* [Work to be completed]:
In the listing that follows, how many lines contain "bodies"? Give the number only.

** BEGIN Given information **

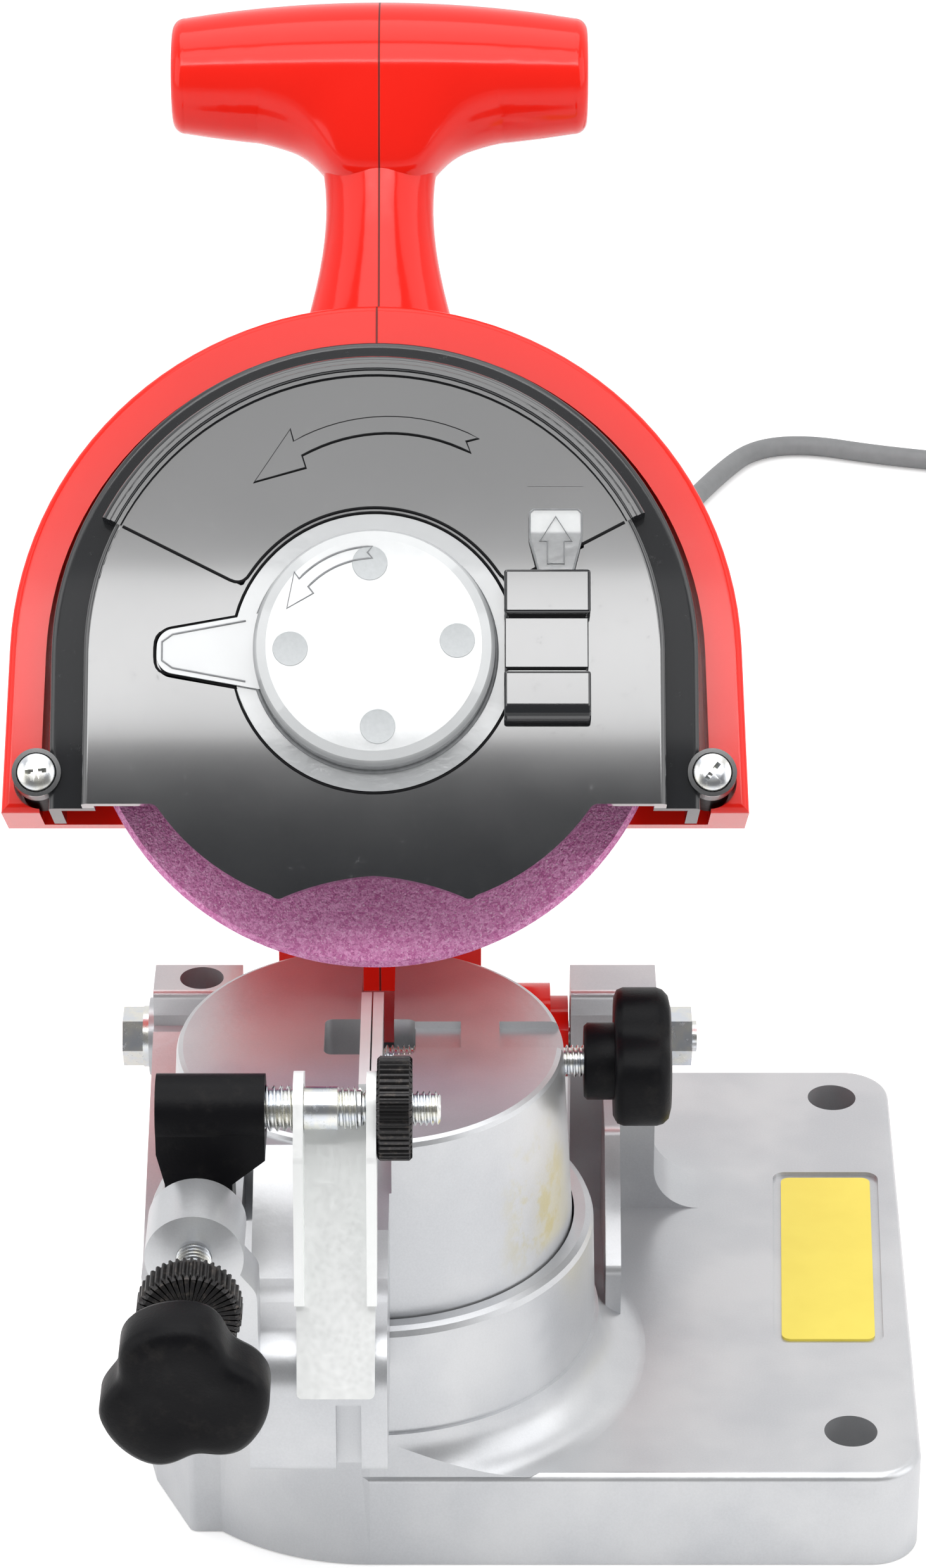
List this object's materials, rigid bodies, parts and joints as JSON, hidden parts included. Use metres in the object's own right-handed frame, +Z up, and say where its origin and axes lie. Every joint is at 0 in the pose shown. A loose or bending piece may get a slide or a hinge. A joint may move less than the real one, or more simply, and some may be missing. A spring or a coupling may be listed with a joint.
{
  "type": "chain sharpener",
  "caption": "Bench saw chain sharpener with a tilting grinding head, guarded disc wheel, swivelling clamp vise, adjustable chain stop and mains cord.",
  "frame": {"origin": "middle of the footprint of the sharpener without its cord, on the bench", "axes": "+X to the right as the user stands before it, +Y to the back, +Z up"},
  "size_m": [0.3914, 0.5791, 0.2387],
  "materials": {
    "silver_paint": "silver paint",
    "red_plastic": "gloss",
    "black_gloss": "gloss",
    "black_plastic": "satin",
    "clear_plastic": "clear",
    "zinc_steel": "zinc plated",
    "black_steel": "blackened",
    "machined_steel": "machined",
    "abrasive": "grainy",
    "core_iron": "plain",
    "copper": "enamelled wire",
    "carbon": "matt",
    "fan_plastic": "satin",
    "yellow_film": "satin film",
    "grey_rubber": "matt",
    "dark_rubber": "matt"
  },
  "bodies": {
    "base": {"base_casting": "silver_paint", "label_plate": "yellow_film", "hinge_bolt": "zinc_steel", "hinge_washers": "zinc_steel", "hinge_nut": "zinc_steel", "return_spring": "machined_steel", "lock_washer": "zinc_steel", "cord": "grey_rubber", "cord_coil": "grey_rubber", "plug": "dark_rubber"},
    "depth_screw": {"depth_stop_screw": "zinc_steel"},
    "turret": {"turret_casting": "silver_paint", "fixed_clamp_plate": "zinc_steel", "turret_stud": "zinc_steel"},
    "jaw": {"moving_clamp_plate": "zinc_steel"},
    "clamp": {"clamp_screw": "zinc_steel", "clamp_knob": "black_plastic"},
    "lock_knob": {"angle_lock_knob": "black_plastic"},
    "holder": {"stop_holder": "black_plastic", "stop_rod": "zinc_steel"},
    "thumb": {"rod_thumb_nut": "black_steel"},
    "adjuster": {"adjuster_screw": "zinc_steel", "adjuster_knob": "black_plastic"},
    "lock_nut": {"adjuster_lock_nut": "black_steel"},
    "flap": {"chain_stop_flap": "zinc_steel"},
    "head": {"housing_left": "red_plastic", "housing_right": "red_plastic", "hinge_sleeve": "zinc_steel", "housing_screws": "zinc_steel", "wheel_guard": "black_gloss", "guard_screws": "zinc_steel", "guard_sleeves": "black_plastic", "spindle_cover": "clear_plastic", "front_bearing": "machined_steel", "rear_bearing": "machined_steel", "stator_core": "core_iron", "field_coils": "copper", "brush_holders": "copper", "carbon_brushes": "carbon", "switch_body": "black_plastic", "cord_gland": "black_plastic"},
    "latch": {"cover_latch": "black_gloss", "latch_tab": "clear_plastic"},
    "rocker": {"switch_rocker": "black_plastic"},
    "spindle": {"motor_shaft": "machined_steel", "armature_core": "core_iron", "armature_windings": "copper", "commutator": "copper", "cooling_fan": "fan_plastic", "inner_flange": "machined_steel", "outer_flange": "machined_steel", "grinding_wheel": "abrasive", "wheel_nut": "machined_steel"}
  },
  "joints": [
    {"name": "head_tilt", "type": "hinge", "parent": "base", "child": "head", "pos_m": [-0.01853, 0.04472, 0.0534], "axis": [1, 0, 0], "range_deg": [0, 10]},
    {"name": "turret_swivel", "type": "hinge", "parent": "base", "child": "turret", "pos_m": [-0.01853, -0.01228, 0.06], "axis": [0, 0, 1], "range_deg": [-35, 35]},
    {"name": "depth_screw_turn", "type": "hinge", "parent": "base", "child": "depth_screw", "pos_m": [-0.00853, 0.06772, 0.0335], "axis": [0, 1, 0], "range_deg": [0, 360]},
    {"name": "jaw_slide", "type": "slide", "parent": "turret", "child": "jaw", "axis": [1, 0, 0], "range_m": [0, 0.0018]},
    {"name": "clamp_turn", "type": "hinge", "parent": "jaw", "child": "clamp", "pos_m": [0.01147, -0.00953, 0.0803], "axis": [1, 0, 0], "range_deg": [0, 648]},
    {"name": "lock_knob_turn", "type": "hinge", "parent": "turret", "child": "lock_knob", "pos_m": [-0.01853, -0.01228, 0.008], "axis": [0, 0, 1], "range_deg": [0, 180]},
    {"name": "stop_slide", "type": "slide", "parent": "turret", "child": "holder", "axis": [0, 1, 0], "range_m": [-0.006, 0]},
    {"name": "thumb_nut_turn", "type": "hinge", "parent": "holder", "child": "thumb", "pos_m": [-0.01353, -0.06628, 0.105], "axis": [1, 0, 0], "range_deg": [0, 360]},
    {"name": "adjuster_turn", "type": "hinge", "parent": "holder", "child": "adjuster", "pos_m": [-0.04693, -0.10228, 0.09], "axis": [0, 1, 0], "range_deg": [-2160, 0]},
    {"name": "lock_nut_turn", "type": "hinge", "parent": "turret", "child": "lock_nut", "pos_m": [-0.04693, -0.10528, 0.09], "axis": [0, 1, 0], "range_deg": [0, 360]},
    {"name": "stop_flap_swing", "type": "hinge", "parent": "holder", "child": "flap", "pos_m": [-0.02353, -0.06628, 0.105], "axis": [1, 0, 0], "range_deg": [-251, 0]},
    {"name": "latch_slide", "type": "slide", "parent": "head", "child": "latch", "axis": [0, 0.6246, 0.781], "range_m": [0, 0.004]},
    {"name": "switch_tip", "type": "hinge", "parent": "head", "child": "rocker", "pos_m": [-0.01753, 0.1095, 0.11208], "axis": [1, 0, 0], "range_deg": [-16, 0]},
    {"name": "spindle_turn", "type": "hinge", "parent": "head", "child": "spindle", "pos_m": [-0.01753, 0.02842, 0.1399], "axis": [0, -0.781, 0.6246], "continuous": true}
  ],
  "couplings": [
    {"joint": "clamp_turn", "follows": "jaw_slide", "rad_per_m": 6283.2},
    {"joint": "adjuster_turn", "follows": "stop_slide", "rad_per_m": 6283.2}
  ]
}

** END Given information **
** BEGIN Given information **

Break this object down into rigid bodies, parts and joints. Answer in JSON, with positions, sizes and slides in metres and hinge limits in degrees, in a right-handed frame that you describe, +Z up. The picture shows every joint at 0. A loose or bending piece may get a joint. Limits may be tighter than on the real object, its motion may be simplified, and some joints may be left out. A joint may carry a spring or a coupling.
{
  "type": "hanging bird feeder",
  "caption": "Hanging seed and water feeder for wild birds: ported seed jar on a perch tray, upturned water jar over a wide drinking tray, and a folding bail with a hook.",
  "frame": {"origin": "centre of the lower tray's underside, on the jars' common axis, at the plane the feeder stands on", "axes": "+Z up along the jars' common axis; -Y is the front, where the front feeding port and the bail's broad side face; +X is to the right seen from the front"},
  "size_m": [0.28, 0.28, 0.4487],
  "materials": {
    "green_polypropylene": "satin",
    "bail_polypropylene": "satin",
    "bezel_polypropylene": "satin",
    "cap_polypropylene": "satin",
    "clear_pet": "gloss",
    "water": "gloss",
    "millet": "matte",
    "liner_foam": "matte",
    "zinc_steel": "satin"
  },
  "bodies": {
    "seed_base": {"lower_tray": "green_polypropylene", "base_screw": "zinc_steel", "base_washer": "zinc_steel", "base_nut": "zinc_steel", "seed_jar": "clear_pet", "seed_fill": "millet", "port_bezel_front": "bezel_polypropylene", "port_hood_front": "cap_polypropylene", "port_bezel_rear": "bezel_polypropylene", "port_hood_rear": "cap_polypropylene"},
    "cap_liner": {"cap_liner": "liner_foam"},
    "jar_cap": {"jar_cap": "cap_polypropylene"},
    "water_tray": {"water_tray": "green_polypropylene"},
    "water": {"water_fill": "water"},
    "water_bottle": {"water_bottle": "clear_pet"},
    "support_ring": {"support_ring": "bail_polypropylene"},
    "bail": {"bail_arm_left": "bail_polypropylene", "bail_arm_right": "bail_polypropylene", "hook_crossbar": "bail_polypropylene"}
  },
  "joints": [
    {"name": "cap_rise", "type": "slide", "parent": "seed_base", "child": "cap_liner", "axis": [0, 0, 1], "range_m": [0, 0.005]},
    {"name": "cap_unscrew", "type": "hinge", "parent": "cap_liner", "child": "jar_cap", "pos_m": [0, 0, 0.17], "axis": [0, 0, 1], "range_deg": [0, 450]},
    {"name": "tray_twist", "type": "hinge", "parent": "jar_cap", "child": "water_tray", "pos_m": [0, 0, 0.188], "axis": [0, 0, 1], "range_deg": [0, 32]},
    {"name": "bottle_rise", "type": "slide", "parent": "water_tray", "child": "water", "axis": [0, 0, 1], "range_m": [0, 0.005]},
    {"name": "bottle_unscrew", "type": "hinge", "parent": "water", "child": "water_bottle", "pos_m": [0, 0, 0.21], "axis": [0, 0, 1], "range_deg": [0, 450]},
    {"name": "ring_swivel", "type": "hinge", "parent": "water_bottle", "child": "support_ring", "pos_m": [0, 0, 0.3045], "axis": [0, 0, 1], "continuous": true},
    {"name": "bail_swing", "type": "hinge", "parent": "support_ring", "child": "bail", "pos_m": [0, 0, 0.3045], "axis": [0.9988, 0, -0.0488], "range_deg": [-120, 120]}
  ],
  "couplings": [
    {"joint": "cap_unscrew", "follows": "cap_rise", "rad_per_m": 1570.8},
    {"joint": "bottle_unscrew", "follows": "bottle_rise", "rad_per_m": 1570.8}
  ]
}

** END Given information **

* [Result]:
4